• _Stored data_

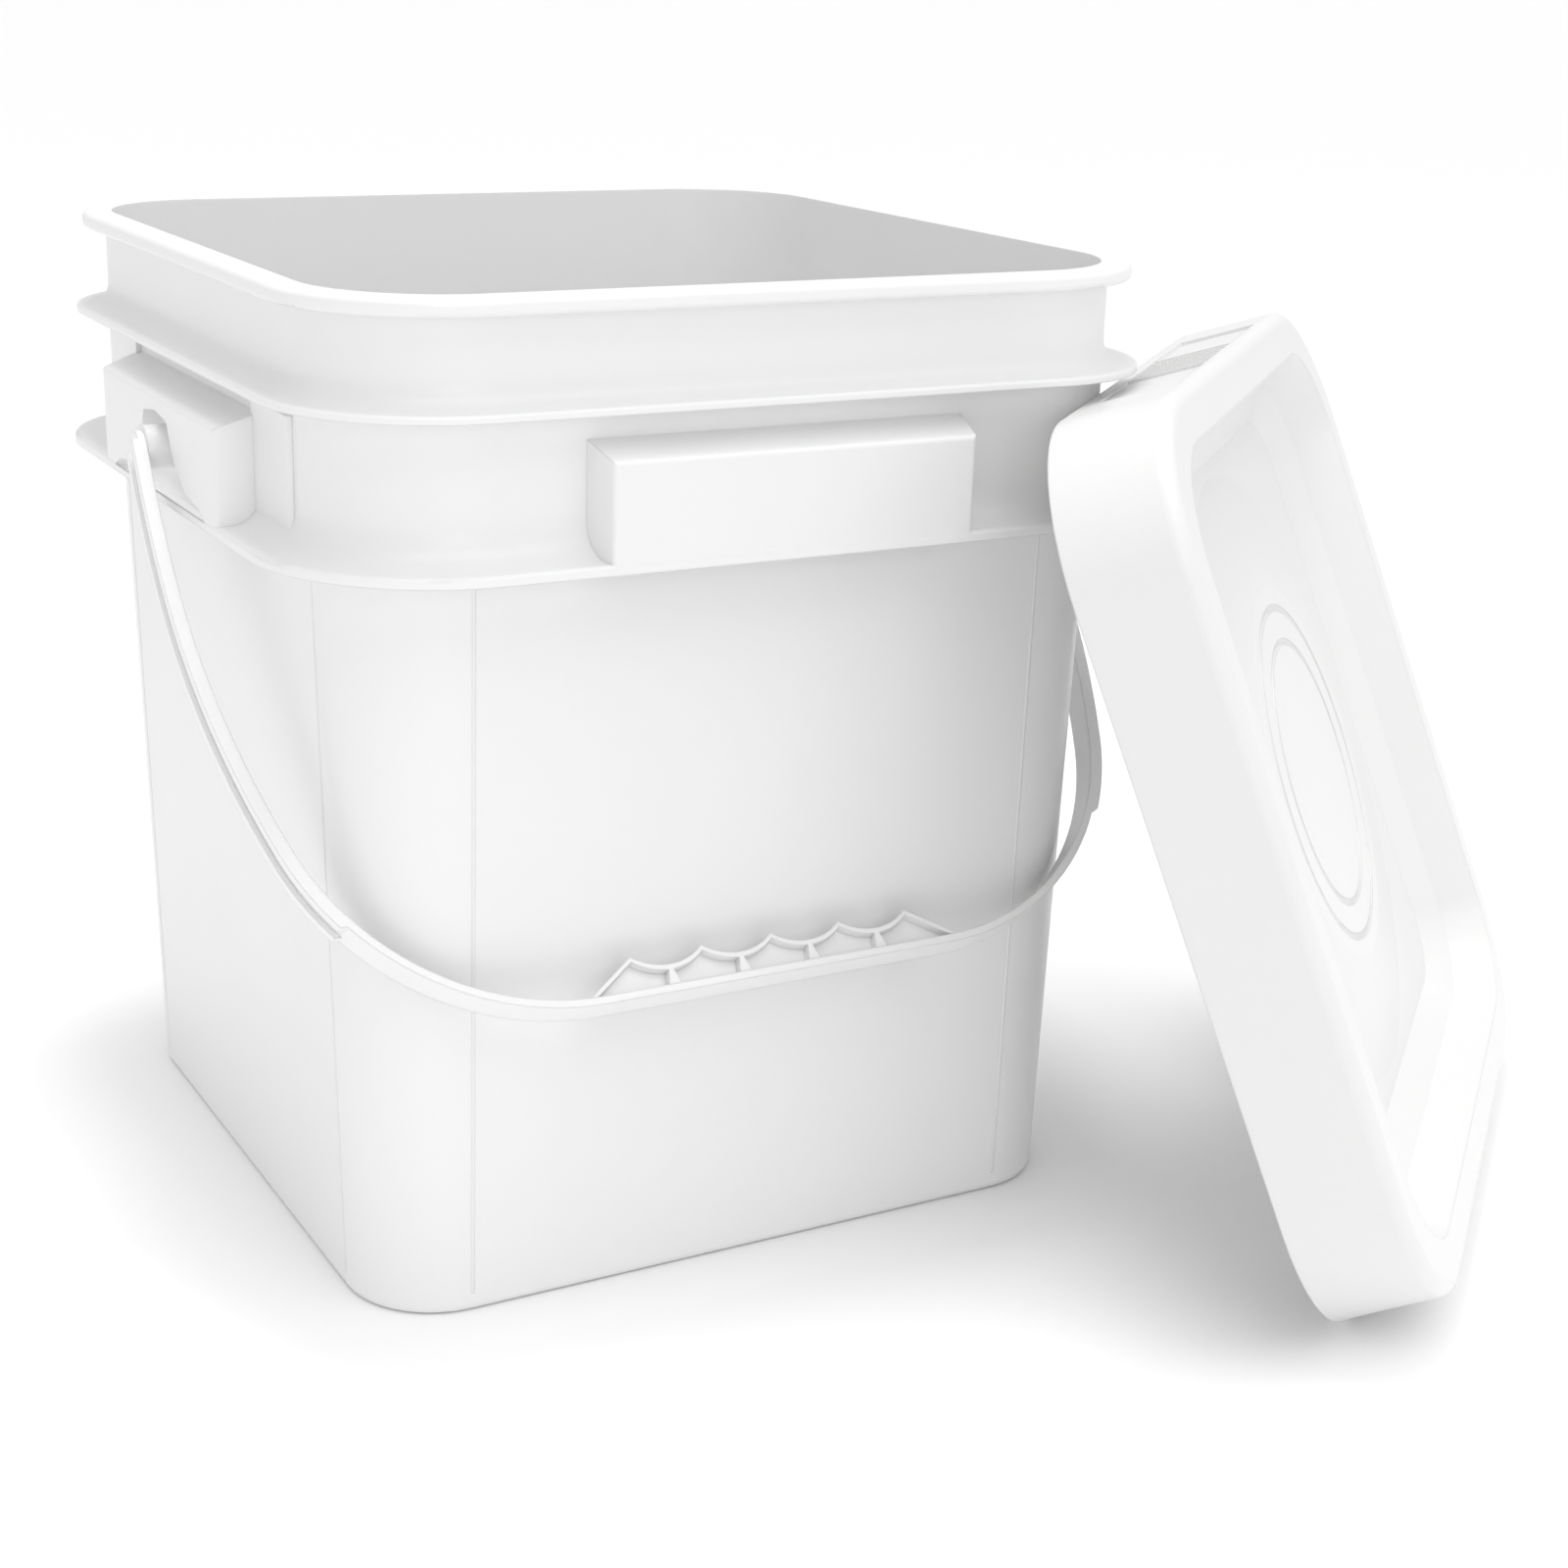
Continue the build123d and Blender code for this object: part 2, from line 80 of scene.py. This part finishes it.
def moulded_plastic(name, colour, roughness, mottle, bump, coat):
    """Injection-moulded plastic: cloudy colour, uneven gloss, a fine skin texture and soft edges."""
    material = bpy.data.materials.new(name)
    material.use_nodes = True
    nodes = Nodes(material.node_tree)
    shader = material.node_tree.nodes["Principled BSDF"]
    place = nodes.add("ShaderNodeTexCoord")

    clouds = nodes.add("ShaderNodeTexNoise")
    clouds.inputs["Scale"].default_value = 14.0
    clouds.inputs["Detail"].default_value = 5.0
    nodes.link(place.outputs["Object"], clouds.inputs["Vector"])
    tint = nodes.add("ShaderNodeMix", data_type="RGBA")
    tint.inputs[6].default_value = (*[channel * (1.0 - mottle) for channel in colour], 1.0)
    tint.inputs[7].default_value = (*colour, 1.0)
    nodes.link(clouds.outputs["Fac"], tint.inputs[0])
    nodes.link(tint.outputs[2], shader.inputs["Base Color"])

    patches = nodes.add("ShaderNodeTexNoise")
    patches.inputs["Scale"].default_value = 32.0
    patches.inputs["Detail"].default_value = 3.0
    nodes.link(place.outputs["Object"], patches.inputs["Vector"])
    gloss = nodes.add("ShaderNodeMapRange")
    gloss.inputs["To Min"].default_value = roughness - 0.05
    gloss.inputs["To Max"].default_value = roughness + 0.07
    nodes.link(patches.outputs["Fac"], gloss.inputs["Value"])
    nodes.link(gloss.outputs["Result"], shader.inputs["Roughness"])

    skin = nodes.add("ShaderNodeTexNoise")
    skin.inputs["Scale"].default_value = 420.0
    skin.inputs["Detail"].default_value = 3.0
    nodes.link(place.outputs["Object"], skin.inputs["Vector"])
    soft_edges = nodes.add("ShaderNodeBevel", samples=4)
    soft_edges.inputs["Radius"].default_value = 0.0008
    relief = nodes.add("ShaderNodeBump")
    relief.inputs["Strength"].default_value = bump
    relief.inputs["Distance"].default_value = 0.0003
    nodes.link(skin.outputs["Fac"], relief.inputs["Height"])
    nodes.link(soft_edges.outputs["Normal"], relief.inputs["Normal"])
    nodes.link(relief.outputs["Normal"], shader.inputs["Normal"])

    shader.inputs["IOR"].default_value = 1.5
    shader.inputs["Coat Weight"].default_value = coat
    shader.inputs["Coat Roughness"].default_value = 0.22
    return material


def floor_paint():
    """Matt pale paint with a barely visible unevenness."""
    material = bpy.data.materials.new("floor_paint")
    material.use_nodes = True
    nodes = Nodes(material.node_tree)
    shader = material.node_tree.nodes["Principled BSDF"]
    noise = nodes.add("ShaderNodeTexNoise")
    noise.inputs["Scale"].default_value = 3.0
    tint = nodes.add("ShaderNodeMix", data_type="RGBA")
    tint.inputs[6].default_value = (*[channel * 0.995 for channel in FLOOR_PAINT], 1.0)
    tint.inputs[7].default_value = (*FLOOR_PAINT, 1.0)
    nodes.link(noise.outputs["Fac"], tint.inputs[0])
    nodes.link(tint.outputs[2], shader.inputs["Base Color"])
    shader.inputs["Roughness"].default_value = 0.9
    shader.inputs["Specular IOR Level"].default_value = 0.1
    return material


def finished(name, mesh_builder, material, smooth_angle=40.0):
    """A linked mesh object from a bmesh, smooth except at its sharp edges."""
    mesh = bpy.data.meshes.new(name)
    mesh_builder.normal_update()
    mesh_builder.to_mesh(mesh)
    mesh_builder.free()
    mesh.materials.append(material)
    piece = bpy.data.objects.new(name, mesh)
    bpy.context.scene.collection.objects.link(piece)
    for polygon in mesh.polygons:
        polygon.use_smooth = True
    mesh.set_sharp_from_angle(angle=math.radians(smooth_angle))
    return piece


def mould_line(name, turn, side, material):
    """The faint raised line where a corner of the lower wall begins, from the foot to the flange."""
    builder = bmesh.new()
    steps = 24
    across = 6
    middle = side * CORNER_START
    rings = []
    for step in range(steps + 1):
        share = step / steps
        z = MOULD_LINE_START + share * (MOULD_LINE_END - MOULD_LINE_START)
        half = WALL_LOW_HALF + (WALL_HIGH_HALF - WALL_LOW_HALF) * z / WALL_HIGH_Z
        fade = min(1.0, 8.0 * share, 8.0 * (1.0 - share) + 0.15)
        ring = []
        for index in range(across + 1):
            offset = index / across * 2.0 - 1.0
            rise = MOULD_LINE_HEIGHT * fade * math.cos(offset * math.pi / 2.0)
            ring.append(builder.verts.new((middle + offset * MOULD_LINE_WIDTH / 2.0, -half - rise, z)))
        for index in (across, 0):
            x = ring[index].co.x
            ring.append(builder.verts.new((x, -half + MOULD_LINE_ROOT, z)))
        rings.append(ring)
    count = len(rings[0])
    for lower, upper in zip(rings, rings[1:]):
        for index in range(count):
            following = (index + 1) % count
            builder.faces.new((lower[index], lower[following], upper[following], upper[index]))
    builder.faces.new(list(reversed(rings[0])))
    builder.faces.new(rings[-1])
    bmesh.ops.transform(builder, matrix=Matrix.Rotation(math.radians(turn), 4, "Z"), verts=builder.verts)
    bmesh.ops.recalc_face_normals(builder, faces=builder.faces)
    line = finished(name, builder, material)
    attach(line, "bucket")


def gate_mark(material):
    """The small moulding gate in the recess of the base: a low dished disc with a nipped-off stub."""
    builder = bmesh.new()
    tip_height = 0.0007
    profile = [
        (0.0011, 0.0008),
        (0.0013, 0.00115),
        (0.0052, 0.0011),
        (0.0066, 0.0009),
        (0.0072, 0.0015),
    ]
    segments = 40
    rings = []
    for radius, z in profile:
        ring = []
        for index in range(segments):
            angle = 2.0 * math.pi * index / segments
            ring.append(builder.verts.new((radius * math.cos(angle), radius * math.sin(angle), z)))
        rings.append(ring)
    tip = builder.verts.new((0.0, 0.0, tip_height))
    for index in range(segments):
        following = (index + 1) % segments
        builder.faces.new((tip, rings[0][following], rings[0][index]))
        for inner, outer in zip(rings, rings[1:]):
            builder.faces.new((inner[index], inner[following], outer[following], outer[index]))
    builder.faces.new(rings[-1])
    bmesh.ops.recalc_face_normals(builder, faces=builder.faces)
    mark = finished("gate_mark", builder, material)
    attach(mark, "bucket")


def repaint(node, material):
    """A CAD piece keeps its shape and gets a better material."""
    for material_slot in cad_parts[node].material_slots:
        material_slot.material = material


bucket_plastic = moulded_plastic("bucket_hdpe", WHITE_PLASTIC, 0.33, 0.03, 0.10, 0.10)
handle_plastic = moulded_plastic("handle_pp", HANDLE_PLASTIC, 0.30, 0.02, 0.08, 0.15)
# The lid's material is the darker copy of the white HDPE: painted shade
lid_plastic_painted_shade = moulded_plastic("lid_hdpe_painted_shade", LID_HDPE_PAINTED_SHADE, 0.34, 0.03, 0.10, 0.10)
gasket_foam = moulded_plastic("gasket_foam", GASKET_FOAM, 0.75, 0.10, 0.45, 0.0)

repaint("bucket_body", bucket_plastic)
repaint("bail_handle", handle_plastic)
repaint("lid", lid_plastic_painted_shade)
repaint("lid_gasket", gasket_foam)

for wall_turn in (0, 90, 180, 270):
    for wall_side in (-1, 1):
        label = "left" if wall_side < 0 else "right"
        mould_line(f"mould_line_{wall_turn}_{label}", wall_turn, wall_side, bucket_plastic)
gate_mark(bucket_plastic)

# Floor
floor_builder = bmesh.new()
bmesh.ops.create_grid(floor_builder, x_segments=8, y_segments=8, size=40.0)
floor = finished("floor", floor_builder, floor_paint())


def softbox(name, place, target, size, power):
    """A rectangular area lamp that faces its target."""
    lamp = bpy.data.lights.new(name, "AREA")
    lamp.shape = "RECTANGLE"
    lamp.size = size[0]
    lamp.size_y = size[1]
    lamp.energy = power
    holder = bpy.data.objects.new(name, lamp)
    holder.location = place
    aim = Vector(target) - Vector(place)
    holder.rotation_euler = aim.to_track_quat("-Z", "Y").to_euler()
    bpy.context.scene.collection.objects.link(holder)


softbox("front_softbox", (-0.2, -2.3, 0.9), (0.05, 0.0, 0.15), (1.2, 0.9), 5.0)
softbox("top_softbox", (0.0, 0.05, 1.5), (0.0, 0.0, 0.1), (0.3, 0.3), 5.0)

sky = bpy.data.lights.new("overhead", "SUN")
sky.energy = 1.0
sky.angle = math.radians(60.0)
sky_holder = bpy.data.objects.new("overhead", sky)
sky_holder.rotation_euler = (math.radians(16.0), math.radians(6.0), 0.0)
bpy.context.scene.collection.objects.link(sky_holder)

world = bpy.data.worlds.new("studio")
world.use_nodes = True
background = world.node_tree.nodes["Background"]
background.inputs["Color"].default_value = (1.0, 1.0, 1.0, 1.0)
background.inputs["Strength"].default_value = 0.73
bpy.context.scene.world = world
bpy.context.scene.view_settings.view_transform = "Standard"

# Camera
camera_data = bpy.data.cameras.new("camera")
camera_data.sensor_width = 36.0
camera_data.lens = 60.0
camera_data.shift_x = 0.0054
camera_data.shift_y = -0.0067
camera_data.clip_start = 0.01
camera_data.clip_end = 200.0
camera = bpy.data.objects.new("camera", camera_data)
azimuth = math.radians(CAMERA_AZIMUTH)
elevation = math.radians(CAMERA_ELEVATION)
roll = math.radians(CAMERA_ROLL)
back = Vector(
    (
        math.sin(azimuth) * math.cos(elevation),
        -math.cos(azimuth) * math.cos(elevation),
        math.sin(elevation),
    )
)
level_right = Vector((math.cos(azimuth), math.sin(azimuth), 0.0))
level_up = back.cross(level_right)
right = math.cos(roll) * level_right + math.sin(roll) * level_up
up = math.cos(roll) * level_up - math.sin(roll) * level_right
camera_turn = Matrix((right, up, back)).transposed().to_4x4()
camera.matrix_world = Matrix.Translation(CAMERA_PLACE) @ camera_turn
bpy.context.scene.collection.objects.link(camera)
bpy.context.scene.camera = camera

• _Written request_
What is the number of lines in the listing that contain the string "scene"? Reply with that number alone.

• _Correct answer_
8